Your Guide to Inlays and Onlays

What are Inlays and Onlays?

Inlays and onlays are two dental restoration devices that are an alternative to dental fillings or dental crowns. They are also known as indirect fillings, as they offer a well-fitting, stronger, longer-lasting restorative solution to damage caused by tooth decay or similar damage. The restoration achieved by an inlay or onlay is both aesthetically and functionally beneficial.

What is the Difference between Inlays and Onlays?

An inlay is when the restorative material is bonded within the center of a tooth. An onlay is when the restorative material is placed over one or more cusps (points) of the tooth or fully covers the biting surface of the tooth.

The Indirect Filling Procedure

An inlay or onlay procedure is normally completed in two dental visits. The dentist will prepare the damaged tooth during the first visit. A dental impression of the tooth is taken and sent to a dental laboratory, where the inlay or onlay is created from gold, porcelain or resin materials. A temporary restoration may be created and fitted onto the prepared tooth in the meantime, while the permanent restoration is made.

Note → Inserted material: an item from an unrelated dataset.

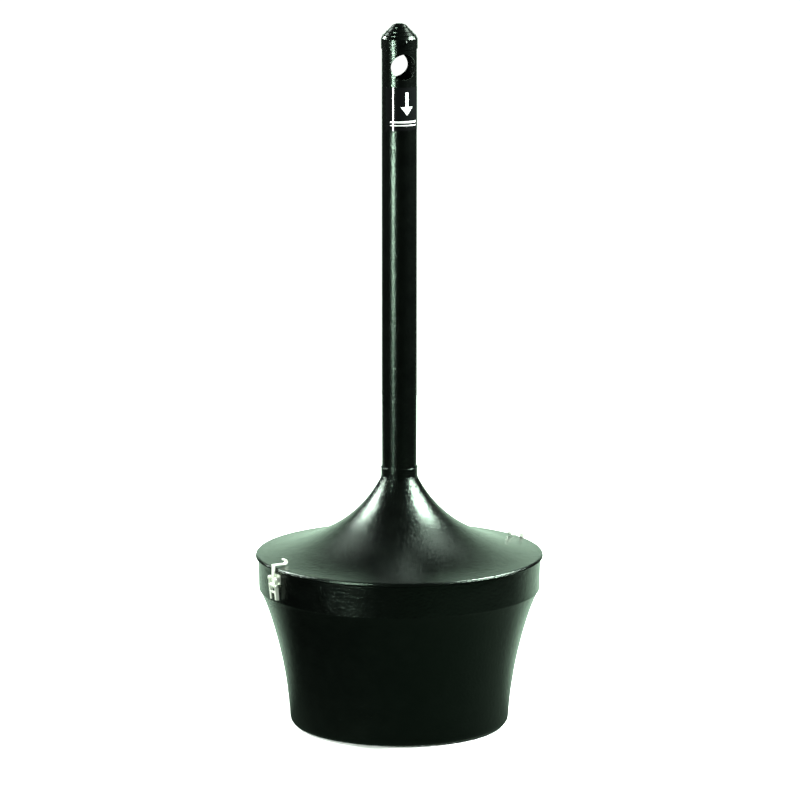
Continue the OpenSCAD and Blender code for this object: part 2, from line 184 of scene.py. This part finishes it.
class Shader(Nodes):
    """A finish: a Principled material and the textures that drive it."""

    def __init__(self, name):
        mat = bpy.data.materials.new(name)
        mat.use_nodes = True
        super().__init__(mat)
        self.bsdf = self.tree.nodes["Principled BSDF"]

    def stretch(self, scale):
        node = self.tree.nodes.new("ShaderNodeMapping")
        node.inputs["Scale"].default_value = scale
        self.link(self.coord, node.inputs["Vector"])
        return node.outputs["Vector"]

    def noise(self, scale, detail=2.0, rough=0.5, vector=None):
        node = self.tree.nodes.new("ShaderNodeTexNoise")
        node.inputs["Scale"].default_value = scale
        node.inputs["Detail"].default_value = detail
        node.inputs["Roughness"].default_value = rough
        self.link(vector or self.coord, node.inputs["Vector"])
        return node.outputs["Fac"]

    def cells(self, scale, feature="F1"):
        node = self.tree.nodes.new("ShaderNodeTexVoronoi")
        node.feature = feature
        node.inputs["Scale"].default_value = scale
        self.link(self.coord, node.inputs["Vector"])
        return node

    def mix(self, fac, a, b):
        node = self.tree.nodes.new("ShaderNodeMix")
        node.data_type = "RGBA"
        self.link(fac, node.inputs["Factor"])
        for key, value in (("A", a), ("B", b)):
            socket = [s for s in node.inputs if s.name == key and s.type == "RGBA"][0]
            if isinstance(value, tuple):
                socket.default_value = (*value, 1)
            else:
                self.link(value, socket)
        return [s for s in node.outputs if s.type == "RGBA"][0]

    def bump(self, height, strength, distance, under=None):
        node = self.tree.nodes.new("ShaderNodeBump")
        node.inputs["Strength"].default_value = strength
        node.inputs["Distance"].default_value = distance
        self.link(height, node.inputs["Height"])
        if under is not None:
            self.link(under, node.inputs["Normal"])
        return node.outputs["Normal"]

    def set(self, **values):
        for key, value in values.items():
            socket = self.bsdf.inputs[key.replace("_", " ")]
            if isinstance(value, (int, float)):
                socket.default_value = value
            elif isinstance(value, tuple):
                socket.default_value = (*value, 1)
            else:
                self.link(value, socket)
        return self.mat


def black_coat(name="black_coat", grain=1.0, specular=0.30, grain_depth=0.90):
    """Satin black powder coat with a fine pebbled skin and a little settled dust."""
    s = Shader(name)
    pebble = s.noise(360 / grain, 3.0, 0.62)
    blobs = s.cells(270 / grain, "SMOOTH_F1").outputs["Distance"]
    skin = s.math("ADD", pebble, s.math("MULTIPLY", blobs, 0.55))
    waves = s.noise(14, 2.0, 0.5)
    normal = s.bump(waves, 0.05, 0.004)
    normal = s.bump(skin, grain_depth, 0.0006, normal)
    tone = s.span(s.noise(46, 3.0, 0.6), 0.35, 0.7, 0.0, 1.0)
    colour = s.mix(tone, (0.0006, 0.0008, 0.0007), (0.0012, 0.0016, 0.0013))
    specks = s.span(s.noise(900, 2.0, 0.7), 0.66, 0.78, 0.0, 0.12)
    colour = s.mix(specks, colour, (0.014, 0.017, 0.014))
    rough = s.span(s.noise(700, 3.0, 0.65), 0.35, 0.65, 0.12, 0.24)
    s.set(Base_Color=colour, Roughness=rough, Normal=normal)
    s.bsdf.inputs["Specular IOR Level"].default_value = specular
    s.bsdf.inputs["Specular Tint"].default_value = (0.74, 1.0, 0.81, 1)
    return s.mat


def zinc():
    """Bright zinc plate: fine brushed grain and a few dull patches."""
    s = Shader("zinc_plate")
    grain = s.noise(260, 3.0, 0.6, s.stretch((1.0, 1.0, 9.0)))
    patch = s.span(s.noise(95, 3.0, 0.6), 0.42, 0.66, 0.0, 1.0)
    colour = s.mix(patch, (0.88, 0.94, 0.82), (0.62, 0.67, 0.57))
    rough = s.span(grain, 0.3, 0.7, 0.26, 0.46)
    return s.set(Base_Color=colour, Metallic=0.55, Roughness=rough,
                 Normal=s.bump(grain, 0.22, 0.0002))


def galvanised():
    """Hot-dipped zinc: crystal spangle that changes tone and gloss from cell to cell."""
    s = Shader("galvanised")
    tone = s.tree.nodes.new("ShaderNodeSeparateColor")
    s.link(s.cells(70).outputs["Color"], tone.inputs[0])
    feather = s.noise(420, 4.0, 0.7)
    colour = s.mix(tone.outputs[0], (0.36, 0.38, 0.38), (0.62, 0.64, 0.63))
    stain = s.span(s.noise(16, 5.0, 0.65), 0.55, 0.72, 0.0, 0.7)
    colour = s.mix(stain, colour, (0.30, 0.27, 0.22))
    rough = s.span(tone.outputs[1], 0.0, 1.0, 0.30, 0.52)
    return s.set(Base_Color=colour, Metallic=0.92, Roughness=rough,
                 Normal=s.bump(feather, 0.18, 0.0002))


def rubber():
    """Matt extruded rubber with a faint bloom."""
    s = Shader("gasket_rubber")
    bloom = s.span(s.noise(210, 4.0, 0.7), 0.45, 0.75, 0.0, 1.0)
    colour = s.mix(bloom, (0.010, 0.010, 0.010), (0.035, 0.035, 0.034))
    return s.set(Base_Color=colour, Roughness=s.span(bloom, 0, 1, 0.62, 0.82),
                 Normal=s.bump(s.noise(900, 2.0, 0.5), 0.2, 0.0002))


def film():
    """Gloss black vinyl, slightly rippled where it is wrapped."""
    s = Shader("label_film")
    ripple = s.noise(95, 2.0, 0.5)
    scuff = s.span(s.noise(300, 5.0, 0.7), 0.62, 0.75, 0.0, 1.0)
    colour = s.mix(scuff, (0.003, 0.0035, 0.0035), (0.009, 0.010, 0.010))
    return s.set(Base_Color=colour, Roughness=s.span(scuff, 0, 1, 0.10, 0.30),
                 Normal=s.bump(ripple, 0.10, 0.0006))


def print_ink():
    """White screen print, a little worn."""
    s = Shader("label_ink")
    wear = s.span(s.noise(520, 4.0, 0.7), 0.60, 0.76, 0.0, 1.0)
    colour = s.mix(wear, (0.74, 0.78, 0.75), (0.25, 0.27, 0.26))
    return s.set(Base_Color=colour, Roughness=s.span(wear, 0, 1, 0.35, 0.6),
                 Normal=s.bump(s.noise(800, 2.0, 0.5), 0.1, 0.0001))


def paving():
    """The pale floor of the studio."""
    s = Shader("floor_pale")
    tone = s.noise(1.7, 3.0, 0.5)
    return s.set(Base_Color=s.mix(tone, (0.86, 0.88, 0.86), (0.92, 0.93, 0.92)), Roughness=0.9,
                 Normal=s.bump(s.noise(300, 2.0, 0.5), 0.05, 0.0005))


coat = black_coat()
tube_coat = black_coat("black_coat_tube", 1.0, 0.36, 0.60)
steel, pail_zinc, seal, vinyl, ink = zinc(), galvanised(), rubber(), film(), print_ink()
screw_black = black_coat("black_screw", 0.8, 0.5)

FINISH = {
    "base_bowl": coat, "lid_bell": coat, "lid_locating_ring": coat, "neck_collar": tube_coat,
    "drop_tube": tube_coat, "top_cap": tube_coat, "cap_screws": screw_black,
    "lid_gasket": seal, "label": vinyl, "pail": pail_zinc, "pail_ears": pail_zinc,
    "pail_ear_rivets": pail_zinc, "pail_bail": pail_zinc,
}
for name, obj in nodes.items():
    finish = FINISH.get(name, steel)
    if not obj.material_slots:
        obj.data.materials.append(finish)
    for slot in obj.material_slots:
        slot.material = finish

# ---------------------------------------------------------------- label marks
low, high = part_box("label")
LABEL_LOW = low[2]
POST_R, LABEL_T = 0.0254, 0.0002
LABEL_R = POST_R + LABEL_T
INK, SUNK = 0.0002, 0.0001
LABEL_MID = math.radians(268)
STEP = 0.0007
ROW = 0.0015


def wrap(rows, name):
    """Print laid round the label: each row is (left, right, height), in metres."""
    bm = bmesh.new()
    last = None
    n = max(2, round(max(right - left for left, right, _ in rows) / STEP))
    for k, (left, right, v) in enumerate(rows):
        ring = []
        for i in range(n + 1):
            a = LABEL_MID + (left + (right - left) * i / n) / LABEL_R
            ring.append([bm.verts.new((r * math.cos(a), r * math.sin(a), v))
                         for r in (LABEL_R + INK, LABEL_R - SUNK)])
        if last:
            for i in range(n):
                bm.faces.new((last[i][0], last[i + 1][0], ring[i + 1][0], ring[i][0]))
                bm.faces.new((last[i + 1][1], last[i][1], ring[i][1], ring[i + 1][1]))
            for i in (0, n):
                bm.faces.new((last[i][0], ring[i][0], ring[i][1], last[i][1]))
        if k in (0, len(rows) - 1):
            for i in range(n):
                bm.faces.new((ring[i][0], ring[i][1], ring[i + 1][1], ring[i + 1][0]))
        last = ring
    bmesh.ops.recalc_face_normals(bm, faces=bm.faces)
    mesh = bpy.data.meshes.new(name)
    bm.to_mesh(mesh)
    bm.free()
    mesh.materials.append(ink)
    obj = bpy.data.objects.new(name, mesh)
    scene.collection.objects.link(obj)
    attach(obj, "lid")
    return obj


mid = (low[2] + high[2]) / 2
SHIFT = 0.004
STEM_HALF, STEM_TOP, STEM_ROWS = 0.0022, 0.024, 15
HEAD_HALF, HEAD_TAPER, HEAD_TOP, HEAD_ROWS = 0.0095, 0.00117, 0.003, 9
BAR_HALF, BAR_TOP, BAR_PITCH = 0.021, 0.0135, 0.0055
wrap([(SHIFT - STEM_HALF, SHIFT + STEM_HALF, mid + STEM_TOP - ROW * k)
      for k in range(STEM_ROWS)], "label_print_stem")
wrap([(SHIFT - HEAD_HALF + HEAD_TAPER * k, SHIFT + HEAD_HALF - HEAD_TAPER * k,
       mid + HEAD_TOP - ROW * k) for k in range(HEAD_ROWS)], "label_print_head")
for k, tall in enumerate((0.0026, 0.0014)):
    v = LABEL_LOW + BAR_TOP - k * BAR_PITCH
    wrap([(-BAR_HALF, BAR_HALF, v), (-BAR_HALF, BAR_HALF, v - tall)],
         "label_print_bar_%d" % k)

# ---------------------------------------------------------------- floor
FLOOR, FLOOR_Z = 7.0, -0.0008
floor = sheet_object("floor", [around(-FLOOR, -FLOOR, FLOOR_Z), around(FLOOR, -FLOOR, FLOOR_Z),
                               around(FLOOR, FLOOR, FLOOR_Z), around(-FLOOR, FLOOR, FLOOR_Z)],
                     paving())
floor.visible_glossy = False
floor.visible_diffuse = False


def floor_shine():
    """Light from the floor, stronger to the right and in a wedge behind the object."""
    g = Nodes(emitter("floor_glow", 1.0, GREEN))
    parts = g.tree.nodes.new("ShaderNodeSeparateXYZ")
    g.link(g.coord, parts.inputs[0])
    x, y = parts.outputs["X"], parts.outputs["Y"]
    far = g.math("SUBTRACT", y, g.math("MULTIPLY", g.math("ABSOLUTE", x, 0), 0.45))
    back = g.span(far, -0.05, 0.18, 0.0, 1.0)
    base = g.span(x, -0.45, 0.45, 0.0, 0.34)
    lit = g.math("ADD", base, g.math("MULTIPLY", back, 1.2))
    glow = [n for n in g.tree.nodes if n.type == "EMISSION"][0]
    g.link(lit, glow.inputs["Strength"])
    return g.mat


GLOW_X, GLOW_FRONT, GLOW_Z = 1.1, -1.2, -0.0006
glow = sheet_object("floor_glow", [(-GLOW_X, GLOW_FRONT, 0), (GLOW_X, GLOW_FRONT, 0),
                                   (GLOW_X, BACK_Y, 0), (-GLOW_X, BACK_Y, 0)], floor_shine())
glow.location.z = GLOW_Z
glow.rotation_euler.z = CAM_TURN
glow.visible_camera = False
glow.visible_diffuse = False
glow.visible_shadow = False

During the second visit, the temporary restoration will be removed and the inlay or onlay will be placed. The dentist will ensure a smooth fit and check your bite to ensure that there are no problems affecting the margins of the restoration. Once fitted, the restoration is bonded onto the tooth and the margins are polished.

The Benefits of Inlays and Onlays

  • An excellent alternative to crowns as it preserves as much healthy tooth as possible.
  • Tooth colored resin inlays and onlays are aesthetically pleasing and do not easily discolor.
  • Preserves healthy tooth structure.
  • Restores decayed or damaged areas.
  • Superior fit ensures easy tooth cleaning.
  • Better at sealing cavities between teeth to keep out bacteria than normal fillings.
  • Made of durable materials to strengthen the damaged tooth.
  • Protects the weak areas of the tooth.